You can press Ctrl+F6 to move to the next illustration in the list and Ctrl+F6 again, we will go to the next one. This of course Ctrl+Shift+F6 will move you back through the list of open illustrations. So just something to bear in mind. If that doesn't make sense to you, if you are never going to remember that trick, then when you are in this big Fullscreen Mode like this, you go to the Window menu, you go down here and choose the document that you want to see. Just in case, you are thinking, Gosh, I don't have enough options for changing windows when I'm in the Fullscreen Mode, just in the name of full disclosure here, you also have available to you your standard operating system shortcut, whether you are working on the Mac or the PC for switching between open documents.
On the PC, that's Ctrl+Tab to switch to the next document and its Ctrl+Shift+Tab to switch to the previous document. On the Mac, that's going to be Command+Tilde (~). You know Tilde? Tilde is the key just to the left of the 1 key and above the Tab key on an American keyboard and you press Command +Shift+~ to go back a document window. Again, just so you know every single way available to you, then you can pick and choose which one you like. All right, and then finally you have another option which is to go into the big huge Fullscreen Mode, which is going to scare you the first time you do it, if this is the first time you have ever seen this.

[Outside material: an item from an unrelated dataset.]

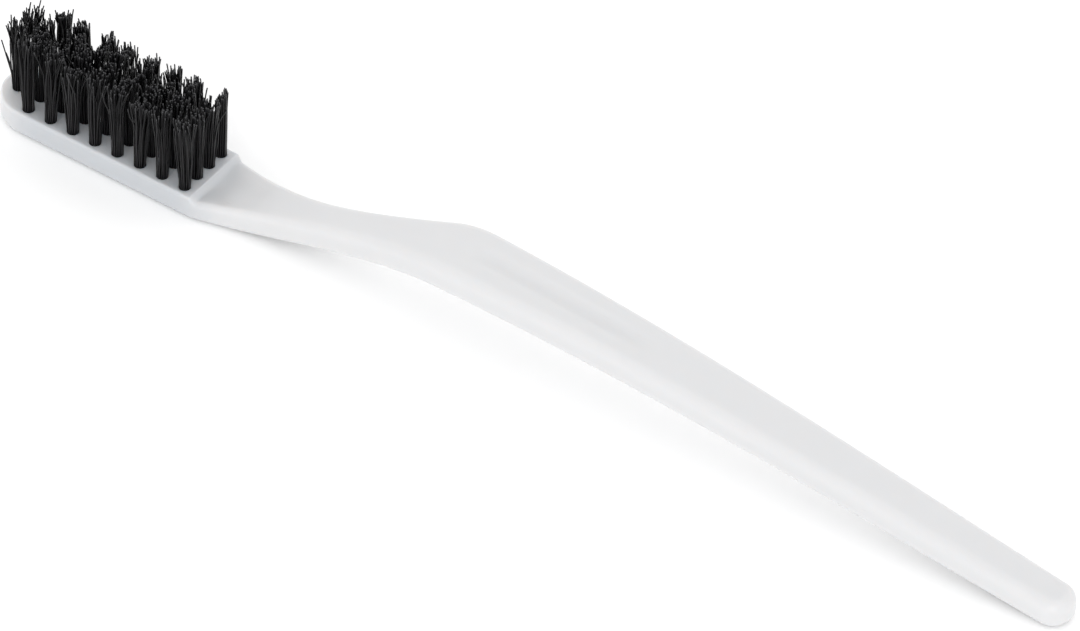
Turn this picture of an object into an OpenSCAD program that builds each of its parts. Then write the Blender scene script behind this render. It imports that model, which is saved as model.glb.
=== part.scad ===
// Nail brush with a toothbrush-style handle: a one-piece moulded handle, and four rows
// of folded bristle tufts, each stapled into its hole by a small flat wire anchor.
//
// Frame: +X runs from the tip of the head to the tail, +Y across, +Z up along the bristles.
// The origin is on the table, under the middle of the brush's length.

/* [Overall] */
// Length from the tip of the head to the end of the tail
overall_l = 169.2; // [156:0.1:180]

/* [Bristle field] */
// Tufts in each of the two inner rows (the outer rows have one fewer)
inner_columns = 9; // [7:1:10]
// Distance between tufts along a row
pitch_x = 3.68; // [3.1:0.02:4]
// Distance between rows
pitch_y = 2.7; // [2.4:0.1:3.2]
// Diameter of a tuft hole
hole_d = 1.7; // [1.4:0.05:1.9]
// Depth of a tuft hole
hole_depth = 3; // [2.7:0.1:3.2]
// Height of the trimmed bristles above the head
bristle_h = 11.8; // [7:0.1:15]
// Gap between the trimmed ends of neighbouring tufts, where they spread
tuft_top_gap = 0.4; // [0.1:0.05:0.6]
// Radial gap between a tuft and its hole
tuft_gap = 0.05; // [0.02:0.01:0.1]

/* [Anchor] */
// How far the flat wire bites into the plastic at each side of the hole
anchor_bite = 0.2; // [0.1:0.05:0.3]
// Thickness of the flat wire
anchor_t = 0.28; // [0.2:0.02:0.36]
// Height of the flat wire
anchor_h = 1.3; // [1:0.05:1.5]
// Height of the wire's lower edge above the bottom of the hole, where the fold fits
anchor_seat = 0.75; // [0.5:0.05:0.9]
// Angle of the wire from straight across the head
anchor_angle = 20; // [0:1:40]

/* [Head] */
// Thickness of the head
head_t = 4; // [3.8:0.1:5]
// Plastic left outside the outermost holes along each side
side_margin = 0.7; // [0.5:0.05:1.2]
// Plastic left outside the last holes at the tip
tip_margin = 1.8; // [1.4:0.05:2.5]
// Plastic left between the last holes and the shoulder
shoulder_margin = 0.9; // [0.6:0.05:1.6]
// Length of the rounded tip, seen from above
tip_round_l = 5.4; // [4.4:0.1:6.5]
// Radius of the lower edge of the head
head_lower_r = 1.25; // [0.6:0.05:1.5]
// Radius of the upper edge of the head
head_upper_r = 0.4; // [0.2:0.05:0.6]

/* [Neck] */
// Length of the hollow slope that steps down from the head to the neck
shoulder_l = 1; // [0.9:0.1:3]
// Drop from the top of the head to the top of the neck
shoulder_drop = 0.6; // [0.3:0.1:1.2]
// Width of the neck at the foot of the slope
root_w = 10.8; // [10:0.1:11]
// Width of the neck at its narrowest
neck_w = 5.9; // [5:0.1:7]
// Distance from the shoulder to the narrowest place
neck_at = 18.5; // [14:0.5:22]
// Length of the shallow hollow behind the shoulder
hollow_l = 9; // [6:0.5:12]
// Width of the hollow
hollow_w = 8.4; // [6:0.1:9]
// Depth of the hollow
hollow_depth = 0.4; // [0.1:0.05:0.6]

/* [Grip] */
// Distance from the shoulder to the crest of the handle
crest_at = 42; // [38:0.5:46]
// Height of the crest above the table
crest_z = 13.2; // [11:0.1:15]
// Width of the grip at the crest
grip_w = 10.6; // [9:0.1:12]
// Thickness of the grip at the crest
grip_t = 4.4; // [3.8:0.1:5]
// Width of the tail before its round end
tail_w = 5.8; // [5:0.1:8]
// Thickness of the tail before its round end
tail_t = 4.4; // [3.6:0.1:5]
// Radius of the long edges of the grip
grip_edge_r = 1.5; // [0.8:0.1:1.7]
// Length of the round end of the tail, seen from above
tail_round_l = 3.2; // [2:0.1:4]

/* [Thumb groove] */
// Length of the shallow groove along the middle of the grip
groove_l = 31; // [20:1:40]
// Width of the groove
groove_w = 3.8; // [3:0.1:6]
// Depth of the groove
groove_depth = 0.5; // [0.1:0.05:0.6]

/* [Hidden] */
$fn = 32;

// Head, worked out from the bristle field that it carries.
outer_row_y = 1.5 * pitch_y;
head_w = 2 * (outer_row_y + hole_d / 2 + side_margin);
head_l = tip_margin + hole_d + (inner_columns - 1) * pitch_x + shoulder_margin;

// Places along X.
tip_x = -overall_l / 2;
tail_x = overall_l / 2;
shoulder_x = tip_x + head_l;
neck_x = shoulder_x + shoulder_l;
waist_x = shoulder_x + neck_at;
crest_x = shoulder_x + crest_at;
bend_l = 6; // length of the bend where the neck turns into the grip
bend_x = crest_x - bend_l;
tail_round_x = tail_x - tail_round_l;

// Heights where the lines of the handle are pinned.
neck_z = head_t - shoulder_drop;
crest_under_z = crest_z - grip_t;
bend_drop = 0.75; // the neck reaches the bend this far under the crest
bend_inset = 0.55; // and this far inside the width of the grip
groove_lead = 2; // the thumb groove begins this far before the crest
tail_round_r = 1.7; // radius of the round end, seen from the side
edge_min = 0.12; // smallest radius of an edge
neck_edge_r = 0.9; // upper edges of the neck at the foot of the shoulder
waist_edge_r = 1.3; // upper edges of the neck at its narrowest

// Slopes of the lines at their pins.
shoulder_slope = -1; // the shoulder falls away steeply and ends level
shoulder_taper = -0.15;
neck_slope = 0.08;
neck_taper = -0.26;
bend_slope = 0.285;
bend_flare = 0.2;
crest_slope = -0.015; // the crest is just past the highest point of the bend
tail_slope = -0.13; // the grip comes down to the table at this slope
grip_taper = (tail_w - grip_w) / 2 / (tail_round_x - crest_x);

// Each line is a list of [x, value, slope], joined by cubic curves.
half_width_line = [
    [shoulder_x, head_w / 2, shoulder_taper],
    [neck_x, root_w / 2, neck_taper],
    [waist_x, neck_w / 2, 0],
    [bend_x, grip_w / 2 - bend_inset, bend_flare],
    [crest_x, grip_w / 2, grip_taper],
    [tail_round_x, tail_w / 2, grip_taper],
];
top_line = [
    [shoulder_x, head_t, shoulder_slope],
    [neck_x, neck_z, neck_slope],
    [bend_x, crest_z - bend_drop, bend_slope],
    [crest_x, crest_z, crest_slope],
    [tail_round_x, tail_t, tail_slope],
];
under_line = [
    [neck_x + 1, 0, 0],
    [bend_x, crest_under_z - bend_drop, bend_slope],
    [crest_x, crest_under_z, crest_slope],
    [tail_round_x, 0, tail_slope],
];
edge_line = [
    [shoulder_x, head_upper_r, 0],
    [neck_x, neck_edge_r, 0],
    [waist_x, waist_edge_r, 0],
    [crest_x, grip_edge_r, 0],
];

// Cubic curve between two pins a and b, each [x, value, slope].
function cubic(a, b, x) =
    let (
        l = b[0] - a[0],
        t = (x - a[0]) / l,
        s = 1 - t
    )
    s * s * (1 + 2 * t) * a[1] + t * t * (3 - 2 * t) * b[1] + l * t * s * (s * a[2] - t * b[2]);

// Value of a line at x, held level beyond its ends.
function on_line(line, x, i = 0) =
    x <= line[0][0] ? line[0][1]
    : i == len(line) - 1 ? line[i][1]
    : x <= line[i + 1][0] ? cubic(line[i], line[i + 1], x)
    : on_line(line, x, i + 1);

// How far a round end of radius r has drawn in at distance d from its very end.
function round_in(r, d) = d >= r ? 0 : r - sqrt(r * r - (r - d) * (r - d));

// Share of the full width at distance d from an end that is rounded over length l.
function round_share(l, d) = d >= l ? 1 : sqrt(1 - pow((l - d) / l, 2));

function half_width(x) =
    on_line(half_width_line, x) * round_share(tip_round_l, x - tip_x)
        * round_share(tail_round_l, tail_x - x);
function top_z(x) =
    on_line(top_line, x) - round_in(head_upper_r, x - tip_x) - round_in(tail_round_r, tail_x - x);
function under_z(x) =
    on_line(under_line, x) + round_in(head_lower_r, x - tip_x) + round_in(tail_round_r, tail_x - x);

// Edge radii are held under what the section at x has room for.
function room(x) = min(half_width(x), (top_z(x) - under_z(x)) / 2) - edge_min;
function upper_edge_r(x) = max(edge_min, min(room(x), on_line(edge_line, x)));
function lower_edge_r(x) = max(edge_min, min(room(x), max(head_lower_r, on_line(edge_line, x))));

// Depth below the top surface at x and y of a smooth dish that begins at from.
function bump(t) = abs(t) >= 1 ? 0 : pow(1 - t * t, 2);
function dish(x, y, from, l, w, depth) =
    depth * bump(pow(2 * (x - from) / l - 1, 3)) * bump(2 * y / w);
function dishes(x, y) =
    dish(x, y, shoulder_x, hollow_l, hollow_w, hollow_depth)
    + dish(x, y, crest_x - groove_lead, groove_l, groove_w, groove_depth);

// One section of the handle at x: an upright ring of points, anticlockwise seen from the tail.
corner_steps = 6;
top_steps = 10;
function corner(y, z, r, from) =
    [for (i = [0:corner_steps]) let (a = from + 90 * i / corner_steps) [y + r * cos(a), z + r * sin(a)]];
function ring(x) =
    let (
        w = half_width(x),
        top = top_z(x),
        under = under_z(x),
        ru = upper_edge_r(x),
        rl = lower_edge_r(x),
        flat = w - ru,
        outline = concat(
            corner(w - rl, under + rl, rl, -90),
            corner(w - ru, top - ru, ru, 0),
            [for (i = [1:top_steps - 1]) let (y = flat * (1 - 2 * i / top_steps)) [y, top - dishes(x, y)]],
            corner(-w + ru, top - ru, ru, 90),
            corner(-w + rl, under + rl, rl, 180)
        )
    )
    [for (p = outline) [x, p[0], p[1]]];

// Stations along the handle: close together where it curves, far apart where it runs straight.
function steps(from, to, n) = [for (i = [0:n - 1]) from + (to - from) * i / n];
tip_steps = 10;
tail_steps = 9;
first_angle = 6; // the very ends are small flats, at this angle into their round
stations = concat(
    [for (i = [0:tip_steps - 1])
        tip_x + tip_round_l * (1 - cos(first_angle + (90 - first_angle) * i / tip_steps))],
    [tip_x + tip_round_l],
    steps(shoulder_x, neck_x, 4),
    steps(neck_x, waist_x, 8),
    steps(waist_x, bend_x, 8),
    steps(bend_x, crest_x + 2, 8),
    steps(crest_x + 2, crest_x + groove_l, 14),
    steps(crest_x + groove_l, tail_round_x, 13),
    [for (i = [tail_steps:-1:0])
        tail_x - tail_round_l * (1 - cos(first_angle + (90 - first_angle) * i / tail_steps))]
);

// Solid skinned over rings that all have the same number of points.
module skin(rings) {
    n = len(rings[0]);
    last = len(rings) - 1;
    sides = [
        for (i = [0:last - 1], j = [0:n - 1])
            let (a = i * n + j, b = i * n + (j + 1) % n)
            [a, a + n, b + n, b],
    ];
    start = [for (j = [0:n - 1]) j];
    end = [for (j = [n - 1:-1:0]) last * n + j];
    polyhedron([for (r = rings) each r], concat([start], sides, [end]));
}

// Rows are named a to d from -Y to +Y; tufts are numbered from the shoulder towards the tip.
ROWS = ["a", "b", "c", "d"];
function columns(row) = row == 0 || row == 3 ? inner_columns - 1 : inner_columns;
function tuft_at(row, i) =
    [shoulder_x - shoulder_margin - hole_d / 2 - i * pitch_x, (row - 1.5) * pitch_y, 0];
hole_z = head_t - hole_depth;
anchor_l = hole_d + 2 * anchor_bite;
anchor_z = hole_z + anchor_seat;
tuft_r = hole_d / 2 - tuft_gap;
tuft_top_r = (min(pitch_x, pitch_y) - tuft_top_gap) / 2;

module hole() {
    translate([0, 0, hole_z])
        cylinder(d = hole_d, h = hole_depth + 1);
}

// Flat wire driven across the hole, its ends bitten into the plastic on both sides.
module anchor() {
    rotate(anchor_angle)
        translate([-anchor_t / 2, -anchor_l / 2, anchor_z])
            cube([anchor_t, anchor_l, anchor_h]);
}

module handle() {
    color("white")
        difference() {
            skin([for (x = stations) ring(x)]);
            for (row = [0:3], i = [0:columns(row) - 1])
                translate(tuft_at(row, i)) {
                    hole();
                    anchor();
                }
        }
}

// Bundle of filaments folded under the anchor: a round fold, a shank in the hole, and a slight flare.
module tuft() {
    fold_z = hole_z + tuft_gap + tuft_r;
    color("#1c1c1e")
        difference() {
            union() {
                translate([0, 0, fold_z])
                    cylinder(r = tuft_r, h = head_t - fold_z);
                intersection() {
                    translate([0, 0, hole_z])
                        cylinder(r = tuft_r, h = hole_depth);
                    translate([0, 0, fold_z])
                        rotate([90, 0, anchor_angle])
                            cylinder(r = tuft_r, h = hole_d, center = true);
                }
                translate([0, 0, head_t])
                    cylinder(r1 = tuft_r, r2 = tuft_top_r, h = bristle_h);
            }
            anchor();
        }
}

module anchors(row) {
    color("#c8a850")
        for (i = [0:columns(row) - 1])
            translate(tuft_at(row, i))
                anchor();
}

function tuft_name(row, i) = str("tuft_", ROWS[row], i + 1);
function anchors_name(row) = str("anchors_", ROWS[row]);

handle();
for (row = [0:3], i = [0:columns(row) - 1])
    translate(tuft_at(row, i)) tuft();
for (row = [0:3])
    anchors(row);
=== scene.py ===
import math
import random

import bpy
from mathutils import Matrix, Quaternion, Vector


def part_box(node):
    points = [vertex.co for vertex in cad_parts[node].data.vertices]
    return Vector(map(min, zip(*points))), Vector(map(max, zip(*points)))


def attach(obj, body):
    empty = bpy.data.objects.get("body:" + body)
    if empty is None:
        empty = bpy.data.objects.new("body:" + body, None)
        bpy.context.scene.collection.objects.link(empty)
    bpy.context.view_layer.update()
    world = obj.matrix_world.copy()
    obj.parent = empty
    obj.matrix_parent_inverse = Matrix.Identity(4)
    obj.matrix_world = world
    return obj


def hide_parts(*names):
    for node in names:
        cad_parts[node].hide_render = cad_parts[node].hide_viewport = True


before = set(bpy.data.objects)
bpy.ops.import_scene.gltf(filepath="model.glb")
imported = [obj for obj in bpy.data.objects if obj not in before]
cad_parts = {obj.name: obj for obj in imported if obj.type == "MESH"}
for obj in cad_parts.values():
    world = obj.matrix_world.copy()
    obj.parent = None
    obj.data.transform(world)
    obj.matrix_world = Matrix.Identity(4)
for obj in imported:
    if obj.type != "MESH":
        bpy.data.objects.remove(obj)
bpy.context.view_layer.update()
bpy.ops.object.select_all(action="DESELECT")


# ---- Handle ----
# One injection moulding of glossy white plastic: the flat head plate, the waisted neck and the
# arched grip. Its lines are smooth curves from the shoulder behind the bristles to the tail,
# and blind bores for the tufts are moulded into the top of the head.
mm = 0.001
handle_lo, handle_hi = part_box("handle")
tip_x, tail_x = handle_lo.x, handle_hi.x
columns = {"a": 8, "b": 9, "c": 9, "d": 8}
tuft_names = [f"tuft_{row}{i + 1}" for row, count in columns.items() for i in range(count)]
tuft_box = {name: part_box(name) for name in tuft_names}
tuft_spot = {name: (lo + hi) / 2 for name, (lo, hi) in tuft_box.items()}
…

It gets rid of everything. Now all you have got left is scrollbars and you hover over on this side, the right side palettes comes up and if you have hover over on the left hand side, then your toolbox comes up and if you hover at the top, you don't get back your menu. Now I have got news for you. You can't get out of this. That's good news, of course. This is great by the way for showing a document off to somebody and just going around the illustration and checking out the little various bits and pieces, once again without anything else getting in your way. But it can be a little bit unnerving once you are done and you are trying to figure out how do I get out of here? The answer is to press the Escape key.
So that's new to Illustrator CS3, you can press the Escape key just to get out and go back to the normal tabbed view of your illustrations. You also have another keyboard shortcut, this is more old school, and this is the F key. So if you press the F key, you are going to cycle from one of the Fullscreen modes to the next. So there is absolute Fullscreen Mode. F is going to take you back to tabs, then it's going to take you back to the fullscreen single illustration with menu bar and with everybody else and then F, of course, to get rid of everything, just wipes everything out.
Now you can press the Tab key incidentally to bring pieces back as well. So remember Tab, remember Escape, remember F in order to switch around. So F for Fullscreen, Escape to of course save your life and bring everything back, and then Tab to hide and show the palettes here inside Illustrator CS4.